16 September 2025
12:48 WIB
Mengapa Air Pengunungan Dipilih Sebagai Sumber AMDK?
Air pegununga lebih dipilih sebagai sumber air dalam industri AMDK. Selain karena faktor lebih bebas kontaminasi, air gunung juga punya kandungan mineral lebih banyak.
Ilustrasi tanggal kedaluwarsa pada botol minum air mineral. Shutterstock/PUMM AMORNRAT |
JAKARTA - Air pegunungan lebih dipilih sebagai sumber air dalam industri Air Minum Dalam Kemasan (AMDK), ketimbang air dari tanah biasa. Hal ini tentu didasarkan atas kelayakan konsumsi.
Pakar Hidrogeologi dari Institut Teknologi Bandung (ITB), Prof. Lambok M. Hutasoit menjelaskan, alasan utamanya adakah karena tidak semua air tanah aman untuk dikonsumsi. Meski air tanah sering mengandung mineral, namun nyatanya tidak semua mineral itu baik, seperti kandungan kromium VI yang sangat beracun.
Oleh karenanya, air yang digunakan untuk AMDK harus dianalisis semua zat kimianya terlebih dahulu. Selain itu, kualitas air juga sangat bergantung pada lapisan batuan.
Dari berbagai jenis batuan, yang dianggap baik sebagai sumber air adalah batu pasir, kapur, dan gamping. Sementara batu lumpur dinilai kurang baik karena mudah tercemar.
Papat tersebut diperkuat oleh Ahli Hidrogeologi Universitas Gadjah Mada (UGM) Prof. Heru Hendrayana. Menurutnya, air tanah dangkal memang lebih rentan terpolusi.
"Air tanah yang dangkal ini biasanya buruk kualitasnya karena bisa terkontaminasi septic tank, sampah, dan limbah rumah tangga. Sedangkan air tanah dalam relatif lebih higienis dan sehat,” katanya.
Menurutnya, hal tersebutlah yang membuat industri AMDK besar lebih memilih air pegunungan yang berasal dari akuifer dalam. Industri biasanya tidak sembarangan mengambil air, melainkan melibatkan penelitian mendalam oleh ahli hidrogeologi untuk memastikan sumbernya.
“Mereka meneliti asal-usul air tanahnya agar benar-benar dari pegunungan, bukan asal ambil,” tambahnya.
Tidak Harus di Kaki Gunung
Heru menjelaskan, air pegunungan tidak selalu berarti air yang diambil persis di kaki gunung.
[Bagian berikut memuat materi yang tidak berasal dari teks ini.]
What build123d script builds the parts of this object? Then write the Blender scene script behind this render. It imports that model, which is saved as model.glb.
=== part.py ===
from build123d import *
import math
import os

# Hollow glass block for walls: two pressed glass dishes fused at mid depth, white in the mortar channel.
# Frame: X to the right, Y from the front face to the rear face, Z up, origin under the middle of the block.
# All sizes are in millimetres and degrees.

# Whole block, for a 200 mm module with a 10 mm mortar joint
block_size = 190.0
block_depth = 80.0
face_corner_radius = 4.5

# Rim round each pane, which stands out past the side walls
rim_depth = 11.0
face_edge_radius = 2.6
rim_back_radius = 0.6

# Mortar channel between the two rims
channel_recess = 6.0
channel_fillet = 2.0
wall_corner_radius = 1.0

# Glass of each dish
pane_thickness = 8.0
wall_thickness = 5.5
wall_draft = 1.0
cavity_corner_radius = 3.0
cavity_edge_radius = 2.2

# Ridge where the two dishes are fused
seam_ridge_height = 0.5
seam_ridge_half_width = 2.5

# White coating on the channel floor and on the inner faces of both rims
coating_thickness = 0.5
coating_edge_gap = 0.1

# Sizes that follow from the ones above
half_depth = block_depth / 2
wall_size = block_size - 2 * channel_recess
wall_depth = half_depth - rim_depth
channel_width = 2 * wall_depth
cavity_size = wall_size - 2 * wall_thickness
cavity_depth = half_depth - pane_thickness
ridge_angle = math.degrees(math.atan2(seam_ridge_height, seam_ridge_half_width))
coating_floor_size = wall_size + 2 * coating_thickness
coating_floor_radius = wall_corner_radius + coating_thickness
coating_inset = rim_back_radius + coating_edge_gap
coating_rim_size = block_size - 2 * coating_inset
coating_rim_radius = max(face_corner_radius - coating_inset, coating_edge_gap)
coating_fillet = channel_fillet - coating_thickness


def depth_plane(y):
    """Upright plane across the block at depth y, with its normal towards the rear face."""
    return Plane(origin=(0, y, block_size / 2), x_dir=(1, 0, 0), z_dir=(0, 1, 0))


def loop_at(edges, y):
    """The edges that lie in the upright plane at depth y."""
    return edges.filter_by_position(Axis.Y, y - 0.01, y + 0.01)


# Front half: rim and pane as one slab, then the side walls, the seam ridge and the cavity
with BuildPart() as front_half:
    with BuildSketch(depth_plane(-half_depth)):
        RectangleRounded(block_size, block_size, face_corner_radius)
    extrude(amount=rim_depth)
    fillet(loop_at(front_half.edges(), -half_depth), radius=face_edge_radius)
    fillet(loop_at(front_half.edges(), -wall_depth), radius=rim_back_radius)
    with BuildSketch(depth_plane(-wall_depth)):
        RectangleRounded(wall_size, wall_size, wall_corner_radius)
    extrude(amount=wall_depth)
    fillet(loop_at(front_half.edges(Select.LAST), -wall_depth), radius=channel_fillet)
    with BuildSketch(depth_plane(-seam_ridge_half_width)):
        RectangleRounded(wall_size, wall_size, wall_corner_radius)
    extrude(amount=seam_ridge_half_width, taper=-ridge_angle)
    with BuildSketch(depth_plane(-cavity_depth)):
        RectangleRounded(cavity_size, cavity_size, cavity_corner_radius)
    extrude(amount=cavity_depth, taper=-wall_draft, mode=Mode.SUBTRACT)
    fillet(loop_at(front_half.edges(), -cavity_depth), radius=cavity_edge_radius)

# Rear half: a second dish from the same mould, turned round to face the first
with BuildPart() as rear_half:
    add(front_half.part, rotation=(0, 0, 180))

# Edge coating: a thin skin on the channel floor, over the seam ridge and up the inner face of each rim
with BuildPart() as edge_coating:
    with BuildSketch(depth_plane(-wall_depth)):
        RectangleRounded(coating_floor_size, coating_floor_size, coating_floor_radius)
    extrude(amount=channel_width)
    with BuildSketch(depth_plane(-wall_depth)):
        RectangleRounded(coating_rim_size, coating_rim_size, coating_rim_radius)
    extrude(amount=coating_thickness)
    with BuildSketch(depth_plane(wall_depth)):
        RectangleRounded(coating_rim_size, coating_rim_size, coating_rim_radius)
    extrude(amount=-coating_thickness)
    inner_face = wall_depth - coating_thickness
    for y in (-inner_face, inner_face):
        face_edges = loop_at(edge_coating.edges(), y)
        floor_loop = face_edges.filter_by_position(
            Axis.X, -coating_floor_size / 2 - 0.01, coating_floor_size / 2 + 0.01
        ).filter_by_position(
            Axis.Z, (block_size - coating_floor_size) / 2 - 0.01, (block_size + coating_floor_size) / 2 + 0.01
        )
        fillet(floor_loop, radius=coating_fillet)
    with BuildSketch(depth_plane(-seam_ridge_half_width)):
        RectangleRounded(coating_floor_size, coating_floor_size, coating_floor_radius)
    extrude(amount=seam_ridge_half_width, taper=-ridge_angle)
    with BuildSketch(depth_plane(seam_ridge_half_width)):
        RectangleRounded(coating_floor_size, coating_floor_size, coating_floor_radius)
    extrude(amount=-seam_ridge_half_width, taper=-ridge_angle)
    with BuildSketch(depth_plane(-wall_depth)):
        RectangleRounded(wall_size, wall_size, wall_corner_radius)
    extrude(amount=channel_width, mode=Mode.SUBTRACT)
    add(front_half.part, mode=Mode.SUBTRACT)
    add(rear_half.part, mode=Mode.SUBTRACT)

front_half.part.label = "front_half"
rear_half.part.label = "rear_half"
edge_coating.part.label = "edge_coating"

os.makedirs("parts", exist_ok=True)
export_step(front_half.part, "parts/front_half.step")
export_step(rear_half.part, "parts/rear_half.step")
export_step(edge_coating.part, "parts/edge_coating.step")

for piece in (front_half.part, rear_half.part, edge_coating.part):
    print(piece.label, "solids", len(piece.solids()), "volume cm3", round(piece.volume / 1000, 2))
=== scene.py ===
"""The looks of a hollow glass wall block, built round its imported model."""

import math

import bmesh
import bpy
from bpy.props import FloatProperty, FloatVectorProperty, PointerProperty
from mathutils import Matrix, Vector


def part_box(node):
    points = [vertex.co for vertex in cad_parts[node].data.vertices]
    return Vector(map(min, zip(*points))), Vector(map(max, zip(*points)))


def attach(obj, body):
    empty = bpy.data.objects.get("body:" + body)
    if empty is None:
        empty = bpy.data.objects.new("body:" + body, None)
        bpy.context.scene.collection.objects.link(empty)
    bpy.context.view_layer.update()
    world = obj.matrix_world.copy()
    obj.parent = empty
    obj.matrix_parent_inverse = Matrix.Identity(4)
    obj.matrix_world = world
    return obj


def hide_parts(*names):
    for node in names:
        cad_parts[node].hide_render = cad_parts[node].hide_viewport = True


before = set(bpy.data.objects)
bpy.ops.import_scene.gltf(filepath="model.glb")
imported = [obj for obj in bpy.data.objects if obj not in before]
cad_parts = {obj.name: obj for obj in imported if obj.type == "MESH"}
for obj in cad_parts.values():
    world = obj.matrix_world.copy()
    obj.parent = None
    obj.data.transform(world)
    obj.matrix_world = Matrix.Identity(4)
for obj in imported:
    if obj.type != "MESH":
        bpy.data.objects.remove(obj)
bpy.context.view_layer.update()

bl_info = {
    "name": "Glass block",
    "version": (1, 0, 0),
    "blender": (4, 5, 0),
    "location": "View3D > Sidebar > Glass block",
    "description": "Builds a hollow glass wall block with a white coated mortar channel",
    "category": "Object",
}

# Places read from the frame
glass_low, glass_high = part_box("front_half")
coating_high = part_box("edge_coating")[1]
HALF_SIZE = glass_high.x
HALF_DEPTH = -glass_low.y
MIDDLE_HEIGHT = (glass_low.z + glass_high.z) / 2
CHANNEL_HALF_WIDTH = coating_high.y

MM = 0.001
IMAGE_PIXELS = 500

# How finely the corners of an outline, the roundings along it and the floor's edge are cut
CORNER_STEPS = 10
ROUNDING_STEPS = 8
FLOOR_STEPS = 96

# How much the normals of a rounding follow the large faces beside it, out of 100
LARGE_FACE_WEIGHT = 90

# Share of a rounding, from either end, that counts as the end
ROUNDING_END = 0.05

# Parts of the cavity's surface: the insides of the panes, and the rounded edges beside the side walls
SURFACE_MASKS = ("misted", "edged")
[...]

Jarak puluhan kilometer pun masih bisa dihitung sebagai bagian dari sistem hidrogeologi pegunungan.
"Contohnya Bogor banyak airnya berasal dari Gunung Salak. Di Jogja dan Klaten, sumber airnya dari Gunung Merapi. Jadi, tidak harus dekat dengan gunung, yang penting berasal dari akuifer dalam,” jelasnya.
Selain lebih aman dari polusi, air pegunungan umumnya memiliki kandungan mineral alami yang lebih kaya dibanding air tanah dangkal di perkotaan. Inilah yang menjadi salah satu nilai tambah air pegunungan untuk kebutuhan AMDK.
Namun, mendapatkan air pegunungan bukan perkara mudah. Industri AMDK besar harus berinvestasi besar dalam pengeboran sumur dalam yang ia sebut bisa mencapai Rp2 miliar.
"Fakta-fakta ini memperlihatkan bahwa klaim air pegunungan bukan sekadar jargon pemasaran. Industri AMDK melibatkan penelitian ilmiah, tenaga ahli hidrogeologi, dan investasi besar agar produk yang sampai ke tangan konsumen benar-benar aman, sehat, dan berkualitas," ucap Heru.